Ela é professora-assistente de religião na Faculdade Manhattan, em Nova York. Foi criada no Paquistão, em Dubai, no Reino Unido e na Suíça antes de chegar aos Estados Unidos em 1984.

Afridi ministra cursos sobre o islã e o Holocausto e é diretora do Centro de Educação Inter-Religiosa, Holocausto e Genocídio da faculdade. Seu livro “Shoah Through Muslim Eyes” (“O Holocausto pelos olhos muçulmanos”) será lançado em julho, e ela é membro do comitê de ética e religião do Museu Memorial do Holocausto dos EUA.

Esses papéis têm feito de Afridi uma intermediária valiosa e um alvo visível nas relações conturbadas entre muçulmanos e judeus.

Embora seja muçulmana praticante, Afridi é vista por críticos dessa religião como alguém desleal, por colocar seu trabalho acadêmico pelo menos em parte a serviço da narrativa de uma tragédia judaica, em vez da história de derrota e expropriação que os palestinos chamam de Nakba.

Além disso, ela estudou em Israel e expressou em seus escritos o seu apoio a uma solução com dois Estados para o conflito entre israelenses e palestinos.

A persistência de Afridi passou por um teste depois que ela entrou para a Faculdade Manhattan, em 2011. Nos meses subsequentes, contou ela, alguns muçulmanos a chamaram de “amante judia”.

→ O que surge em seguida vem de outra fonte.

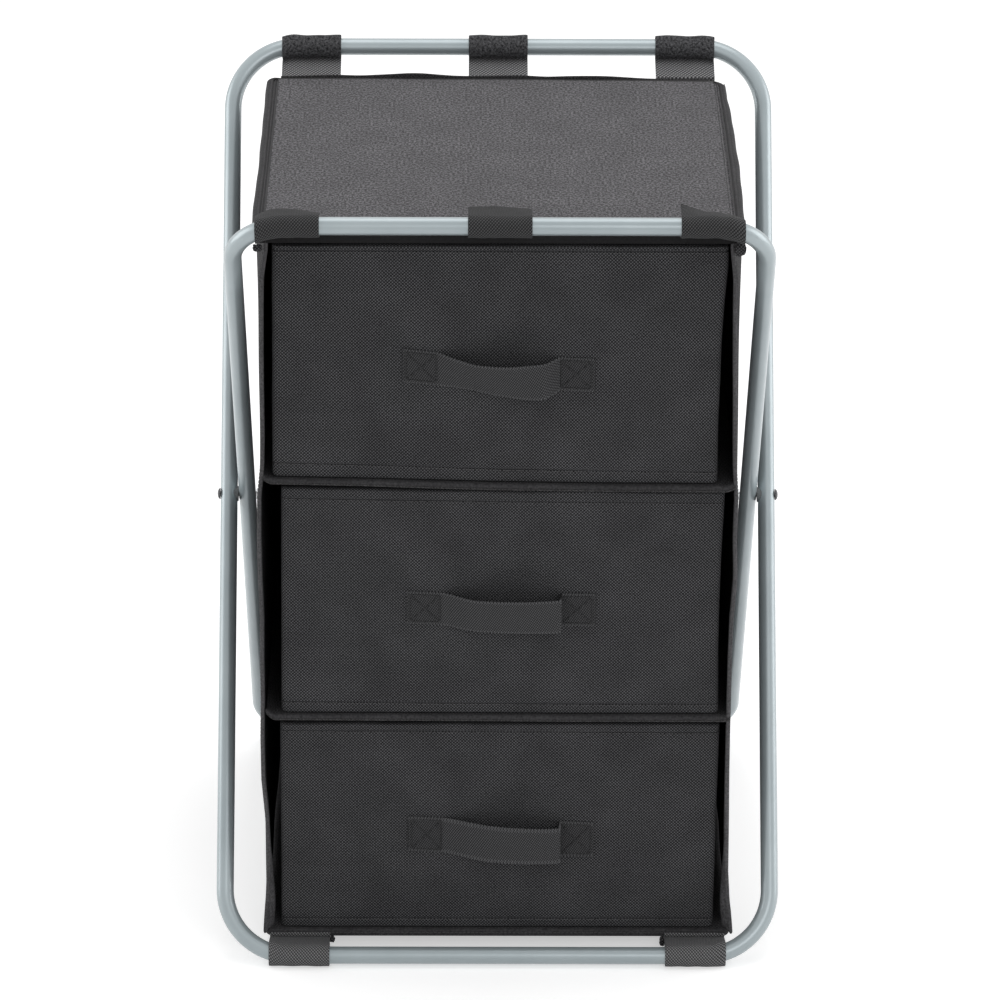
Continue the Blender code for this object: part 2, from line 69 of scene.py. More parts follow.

Mais preocupante para ela são os rumores nos círculos muçulmanos de que seu trabalho acadêmico estaria sendo secretamente financiado por judeus.

Nada, porém, a levou a se autocensurar em seu papel como intelectual pública, disse ela. “Deus nos manda falar a verdade.”

“Se um muçulmano me pergunta por que eu não estou ensinando sobre a Nakba, digo que já sabemos a respeito, e que precisamos é aprender sobre o Holocausto”, afirmou ela. “E se um judeu me diz que ‘os muçulmanos são nazistas’, eu digo: ‘Podemos almoçar?’. Essas são as pessoas que devemos envolver.”